A Texas Republican lawmaker invoked the shooting of former Rep. Gabby Giffords to explain why he is not hosting in-person town halls.
"Unfortunately, at this time there are groups from the more violent strains of the leftist ideology, some even being paid, who are preying on public town halls to wreak havoc and threaten public safety. Threats are nothing new to me and I have gotten my share as a felony judge," Rep. Louie Gohmert told constituents in a letter Tuesday.
"However, the House Sergeant at Arms advised us after former Congresswoman Gabby Giffords was shot at a public appearance, that civilian attendees at congressional public events stand the most chance of being harmed or killed -- just as happened there," he wrote.
Giffords, a former Arizona Democrat, was shot in the head in January 2011 at a "Congress on Your Corner" event near a Tucson grocery store.
Jared Lee Loughner wounded 13 people and six people were killed during the shooting rampage. Authorities said Giffords was the main target.
Giffords issued a response to Gohmert Thursday, rebuking his decision not to meet with constituents in person.
"To the politicians who have abandoned their civic obligations, I say this: Have some courage. Face your constituents. Hold town halls," said Giffords in a statement.
She added: "I was shot on a Saturday morning. By Monday morning my offices were open to the public. Ron Barber -- at my side that Saturday, who was shot multiple times, then elected to Congress in my stead -- held town halls. It's what the people deserve in a representative."
Following Giffords' shooting, Gohmert unsuccessfully proposed allowing members of Congress to carry guns in Washington and on the floor of the US House of Representatives.
Gohmert said in his letter he will host "telephone town halls" until "the threat of violence" decreases.

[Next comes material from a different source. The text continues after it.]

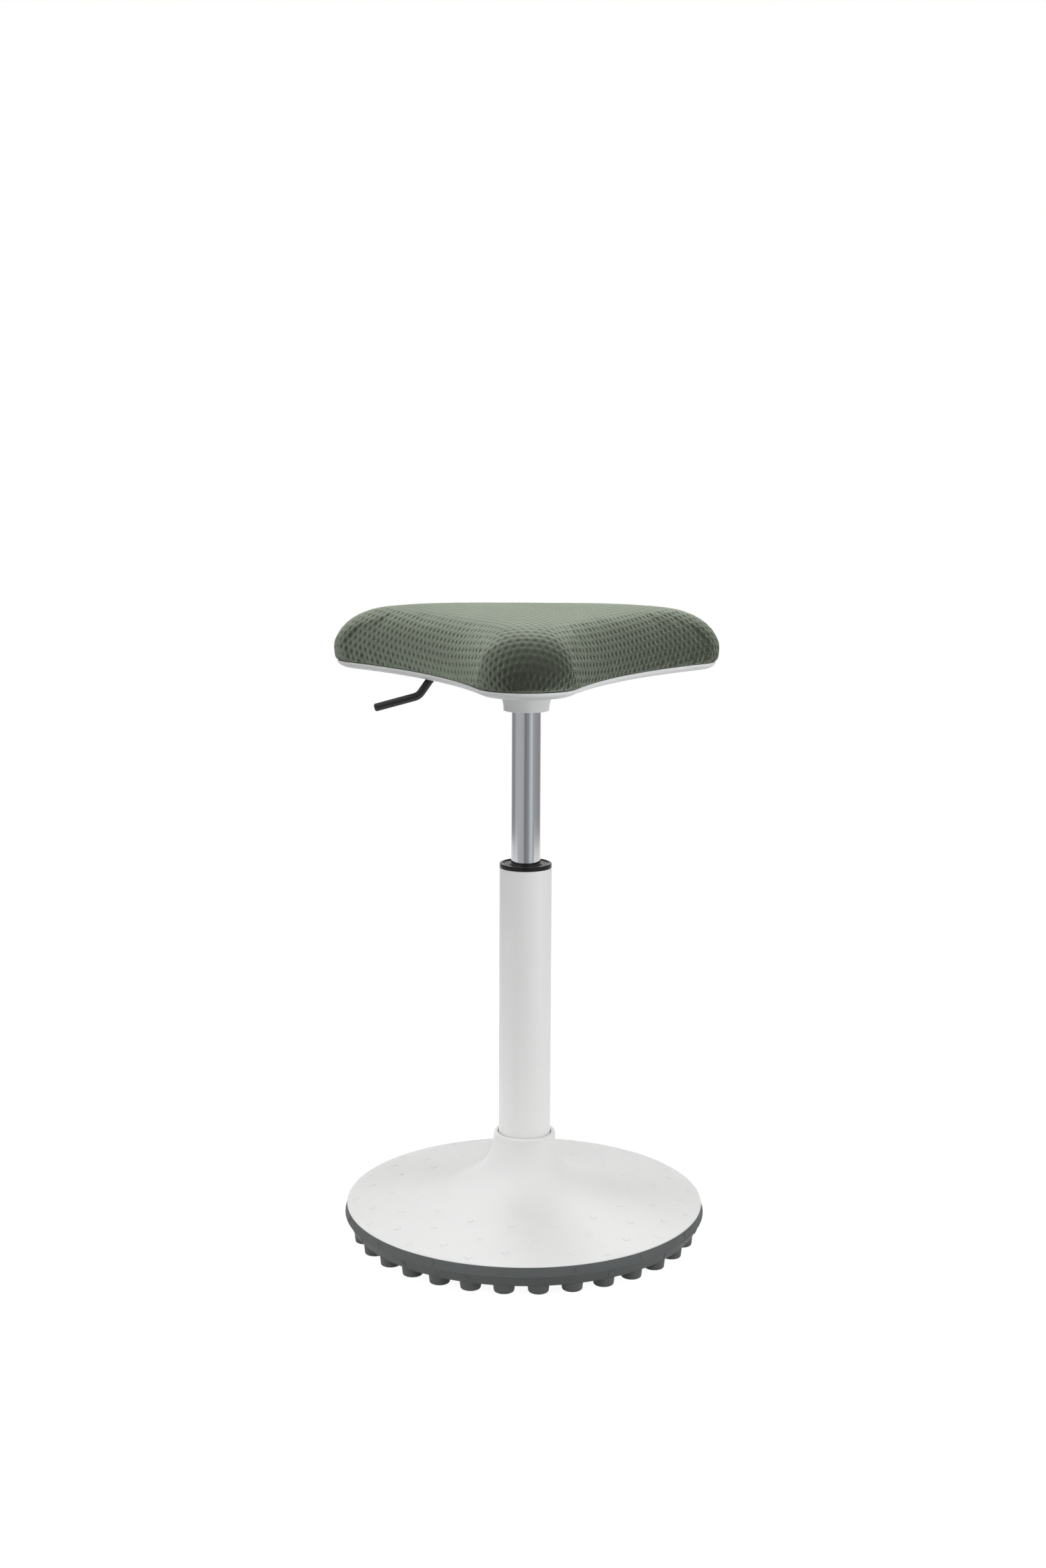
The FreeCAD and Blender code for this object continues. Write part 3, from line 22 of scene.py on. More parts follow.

"In the same amount of time it takes to have a town hall meeting, which usually has between 30 and 100 attendees in east Texas, I can communicate with thousands of my constituent bosses through a telephone town hall meeting," he wrote. "When the threat of violence at town hall meetings recedes, we can go back to having the civil town hall meetings I've had in the past to supplement the masses reached in our telephone town halls."
Town halls with lawmakers are often relatively mild affairs, but they have increasingly become heated as citizens across the country let lawmakers know that they don't support President Donald Trump's positions on the Affordable Care Act, immigration and other issues.
While some White House officials have dismissed many of those pushing back on the administration as paid protestors, other Republican lawmakers who have hosted the events say the attendees are constituents deeply concerned about the President's direction for the country.
Gohmert said a group asking for town halls for the purpose of agitating circulated a manual instructing attendees on how to be disruptive.
"Statements like this in their community organizing materials are not 'non-partisan,' " as they their playbook tells them to claim that they are," Gohmert said. "Some public town halls from this particular group recently boasted having agitators even come in from other states to cause havoc."